In 950 BCE Ashdod was destroyed in the conquering journey of Pharaoh Siamun; the city was rehabilitated after 815BCE. A hundred years later, it was conquered by Sargon II who destroyed the city and exiled its residents. Asdûdu led the revolt of Philistines, Judeans, Edomites, and Moabites against Assyria after expelling the king Akhimeti, whom Sargon had installed instead of his brother Azuri. Gath (Gimtu) belonged to the kingdom of Ashdod at that time.

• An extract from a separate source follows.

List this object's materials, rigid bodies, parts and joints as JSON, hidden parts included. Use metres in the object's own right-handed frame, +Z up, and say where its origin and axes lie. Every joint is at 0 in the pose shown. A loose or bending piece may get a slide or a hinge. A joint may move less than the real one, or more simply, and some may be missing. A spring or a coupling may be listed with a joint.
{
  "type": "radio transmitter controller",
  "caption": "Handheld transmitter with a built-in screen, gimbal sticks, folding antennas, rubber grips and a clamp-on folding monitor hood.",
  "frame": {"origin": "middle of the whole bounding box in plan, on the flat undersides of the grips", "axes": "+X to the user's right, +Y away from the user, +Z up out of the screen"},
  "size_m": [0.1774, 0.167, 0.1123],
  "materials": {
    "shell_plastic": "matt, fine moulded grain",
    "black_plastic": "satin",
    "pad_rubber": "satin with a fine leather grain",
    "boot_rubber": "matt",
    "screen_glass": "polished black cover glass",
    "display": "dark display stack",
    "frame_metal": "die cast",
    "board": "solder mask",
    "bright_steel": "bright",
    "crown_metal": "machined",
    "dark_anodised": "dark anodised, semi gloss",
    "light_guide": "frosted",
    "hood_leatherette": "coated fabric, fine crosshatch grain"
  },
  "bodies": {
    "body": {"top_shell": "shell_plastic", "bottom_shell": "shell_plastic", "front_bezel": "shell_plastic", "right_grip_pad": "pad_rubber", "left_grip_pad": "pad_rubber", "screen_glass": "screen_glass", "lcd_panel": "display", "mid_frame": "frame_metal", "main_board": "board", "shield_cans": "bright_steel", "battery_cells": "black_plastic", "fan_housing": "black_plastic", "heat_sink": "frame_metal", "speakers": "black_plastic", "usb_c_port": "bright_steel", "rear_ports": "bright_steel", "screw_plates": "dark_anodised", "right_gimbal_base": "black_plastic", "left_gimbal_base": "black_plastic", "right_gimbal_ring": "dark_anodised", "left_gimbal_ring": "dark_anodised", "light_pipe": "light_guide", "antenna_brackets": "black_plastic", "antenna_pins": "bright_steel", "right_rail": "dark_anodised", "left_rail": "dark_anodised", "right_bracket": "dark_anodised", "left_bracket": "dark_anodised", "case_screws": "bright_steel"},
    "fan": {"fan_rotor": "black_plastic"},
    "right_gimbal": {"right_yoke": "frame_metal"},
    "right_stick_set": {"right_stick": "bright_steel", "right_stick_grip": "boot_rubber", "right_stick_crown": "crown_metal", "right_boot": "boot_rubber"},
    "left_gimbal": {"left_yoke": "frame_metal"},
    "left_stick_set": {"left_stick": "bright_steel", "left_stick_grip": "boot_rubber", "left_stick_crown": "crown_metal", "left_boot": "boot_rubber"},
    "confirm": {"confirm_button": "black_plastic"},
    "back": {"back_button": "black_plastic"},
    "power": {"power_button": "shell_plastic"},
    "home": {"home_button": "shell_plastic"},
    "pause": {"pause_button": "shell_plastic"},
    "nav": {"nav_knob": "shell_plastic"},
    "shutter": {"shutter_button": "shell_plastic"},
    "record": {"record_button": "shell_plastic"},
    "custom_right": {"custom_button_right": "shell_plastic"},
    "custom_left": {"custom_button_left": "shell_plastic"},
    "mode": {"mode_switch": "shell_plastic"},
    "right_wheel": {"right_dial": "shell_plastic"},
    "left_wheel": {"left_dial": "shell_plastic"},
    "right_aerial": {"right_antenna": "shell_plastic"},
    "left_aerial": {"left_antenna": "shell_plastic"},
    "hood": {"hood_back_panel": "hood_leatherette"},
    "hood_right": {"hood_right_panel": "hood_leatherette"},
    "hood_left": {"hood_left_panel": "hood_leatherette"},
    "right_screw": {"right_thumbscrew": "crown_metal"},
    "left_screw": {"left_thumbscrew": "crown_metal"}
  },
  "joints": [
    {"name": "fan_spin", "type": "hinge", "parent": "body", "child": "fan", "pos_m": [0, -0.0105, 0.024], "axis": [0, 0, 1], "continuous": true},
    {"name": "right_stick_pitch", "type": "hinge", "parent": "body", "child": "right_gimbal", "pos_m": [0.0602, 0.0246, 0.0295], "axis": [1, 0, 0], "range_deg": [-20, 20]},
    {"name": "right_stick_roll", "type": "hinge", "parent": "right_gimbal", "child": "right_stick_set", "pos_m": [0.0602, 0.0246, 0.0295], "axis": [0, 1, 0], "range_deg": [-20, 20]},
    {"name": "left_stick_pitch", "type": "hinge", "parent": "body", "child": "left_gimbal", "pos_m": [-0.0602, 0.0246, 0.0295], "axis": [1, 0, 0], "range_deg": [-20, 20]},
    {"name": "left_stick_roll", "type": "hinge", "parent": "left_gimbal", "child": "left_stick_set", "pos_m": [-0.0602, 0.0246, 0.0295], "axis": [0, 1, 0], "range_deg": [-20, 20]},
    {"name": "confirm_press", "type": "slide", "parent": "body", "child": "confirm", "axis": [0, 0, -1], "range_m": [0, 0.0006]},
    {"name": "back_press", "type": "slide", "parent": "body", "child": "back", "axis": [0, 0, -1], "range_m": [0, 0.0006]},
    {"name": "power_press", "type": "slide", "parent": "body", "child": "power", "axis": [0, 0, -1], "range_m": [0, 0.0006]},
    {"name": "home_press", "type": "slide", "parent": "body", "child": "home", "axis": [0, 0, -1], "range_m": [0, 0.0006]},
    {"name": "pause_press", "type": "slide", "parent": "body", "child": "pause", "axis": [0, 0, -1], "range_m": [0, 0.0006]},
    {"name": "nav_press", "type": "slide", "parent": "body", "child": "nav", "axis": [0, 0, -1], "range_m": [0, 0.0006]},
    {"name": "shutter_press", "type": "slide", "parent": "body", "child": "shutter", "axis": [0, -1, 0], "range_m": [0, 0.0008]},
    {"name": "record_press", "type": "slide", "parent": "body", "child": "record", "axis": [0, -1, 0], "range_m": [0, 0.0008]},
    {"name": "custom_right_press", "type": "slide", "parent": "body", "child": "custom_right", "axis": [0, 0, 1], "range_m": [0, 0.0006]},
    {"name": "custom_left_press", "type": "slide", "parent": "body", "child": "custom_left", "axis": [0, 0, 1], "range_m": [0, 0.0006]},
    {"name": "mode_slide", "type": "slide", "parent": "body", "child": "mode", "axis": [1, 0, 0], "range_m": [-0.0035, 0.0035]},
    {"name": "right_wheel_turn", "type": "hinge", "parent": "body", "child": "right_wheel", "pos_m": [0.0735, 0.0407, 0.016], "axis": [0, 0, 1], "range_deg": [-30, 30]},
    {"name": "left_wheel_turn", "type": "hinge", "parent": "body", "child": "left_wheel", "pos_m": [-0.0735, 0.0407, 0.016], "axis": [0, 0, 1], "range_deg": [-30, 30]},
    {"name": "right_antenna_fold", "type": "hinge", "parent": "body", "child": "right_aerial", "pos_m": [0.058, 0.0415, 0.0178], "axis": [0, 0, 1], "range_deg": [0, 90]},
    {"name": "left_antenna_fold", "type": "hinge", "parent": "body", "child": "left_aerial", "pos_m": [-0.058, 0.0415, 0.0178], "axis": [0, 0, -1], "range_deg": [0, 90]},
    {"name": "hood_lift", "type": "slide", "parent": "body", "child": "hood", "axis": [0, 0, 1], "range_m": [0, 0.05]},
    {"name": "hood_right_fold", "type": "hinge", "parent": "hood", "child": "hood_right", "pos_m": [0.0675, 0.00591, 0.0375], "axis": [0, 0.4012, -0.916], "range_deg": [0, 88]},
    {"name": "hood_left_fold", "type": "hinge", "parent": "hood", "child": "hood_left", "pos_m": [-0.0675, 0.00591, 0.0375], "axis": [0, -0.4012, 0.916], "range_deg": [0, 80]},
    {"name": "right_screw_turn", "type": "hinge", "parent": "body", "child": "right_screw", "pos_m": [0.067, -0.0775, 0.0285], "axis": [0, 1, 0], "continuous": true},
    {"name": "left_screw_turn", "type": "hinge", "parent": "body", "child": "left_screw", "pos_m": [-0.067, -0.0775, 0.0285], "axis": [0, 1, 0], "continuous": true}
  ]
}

An Assyrian general titled Tartan, subjected Ashdod in 711 (cf. Isaiah 20:1), and the usurper, Yawani, fled. Mitinti was king in the time of Sennacherib; Akhimilki in the reign of Esarhaddon. Psammetichus of Egypt is reported to have besieged the great city Azotus for twenty-nine years (Herodotus, ii. 157); the biblical references to the remnant of Ashdod (Jeremiah 25:20; cf Zephaniah 2:4) are interpreted as an allusion to this event.

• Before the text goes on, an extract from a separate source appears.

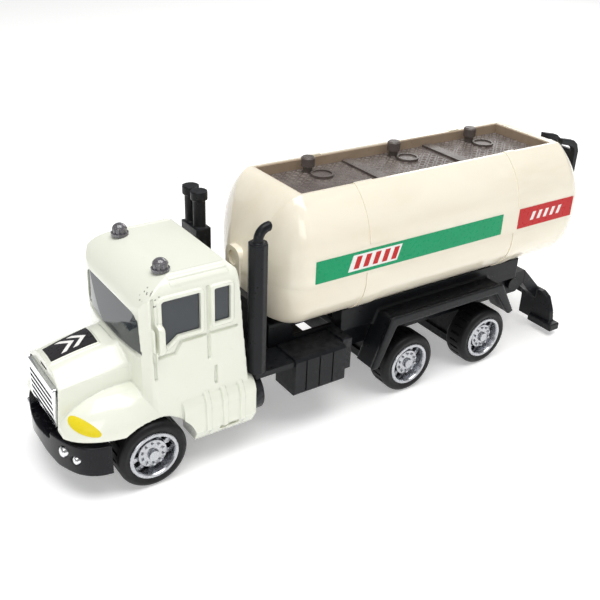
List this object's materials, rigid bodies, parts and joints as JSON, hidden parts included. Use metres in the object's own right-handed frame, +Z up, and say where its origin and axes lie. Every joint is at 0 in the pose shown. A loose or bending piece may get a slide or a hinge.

The city absorbed another blow in 605 BCE, when Nebuchadnezzar conquered it. In 539 BCE the city had been rehabilitated by the Persians, but was conquered in the wars of Alexander of Macedon, when its name was changed into Izotus.

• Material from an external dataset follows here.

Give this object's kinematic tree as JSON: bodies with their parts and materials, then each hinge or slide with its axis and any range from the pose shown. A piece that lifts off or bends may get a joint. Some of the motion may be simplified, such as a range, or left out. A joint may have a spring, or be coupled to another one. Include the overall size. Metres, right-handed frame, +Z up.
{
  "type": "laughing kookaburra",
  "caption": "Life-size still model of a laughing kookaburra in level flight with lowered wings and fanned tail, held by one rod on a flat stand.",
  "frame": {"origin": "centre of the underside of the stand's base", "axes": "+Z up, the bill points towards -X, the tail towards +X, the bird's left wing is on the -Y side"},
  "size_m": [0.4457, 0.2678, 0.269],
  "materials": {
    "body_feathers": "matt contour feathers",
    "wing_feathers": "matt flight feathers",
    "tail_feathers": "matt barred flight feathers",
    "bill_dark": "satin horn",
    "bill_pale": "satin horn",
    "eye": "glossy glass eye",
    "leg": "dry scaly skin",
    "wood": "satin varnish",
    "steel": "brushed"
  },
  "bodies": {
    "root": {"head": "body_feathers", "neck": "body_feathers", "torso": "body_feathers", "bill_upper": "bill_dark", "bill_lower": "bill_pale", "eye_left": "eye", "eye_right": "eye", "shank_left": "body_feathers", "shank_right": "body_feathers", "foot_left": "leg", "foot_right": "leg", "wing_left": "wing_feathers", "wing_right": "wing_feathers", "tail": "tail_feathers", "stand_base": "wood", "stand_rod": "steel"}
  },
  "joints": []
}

In the Book of Nehemiah (at 4:1, 13:23, etc.), the Ashdodites seem still to represent the whole nation of the Philistines, so that 13:24, the speech of Ashdod (which the younger generation of the Jews are described as adopting), would simply be the general Philistine dialect. Winckler ("Gesch. Israels", p. 224) explains the use of that name by the fact that Ashdod was the nearest of the Philistine cities to Jerusalem; yet the simplest explanation seems to remain that Ashdod remained the leader among previously Philistine cities, even into Greek times.
The city prospered as Izotus under the Hellenist rule, until the Hasmonean Revolt. During the rebellion Judas Maccabeus arrived at its...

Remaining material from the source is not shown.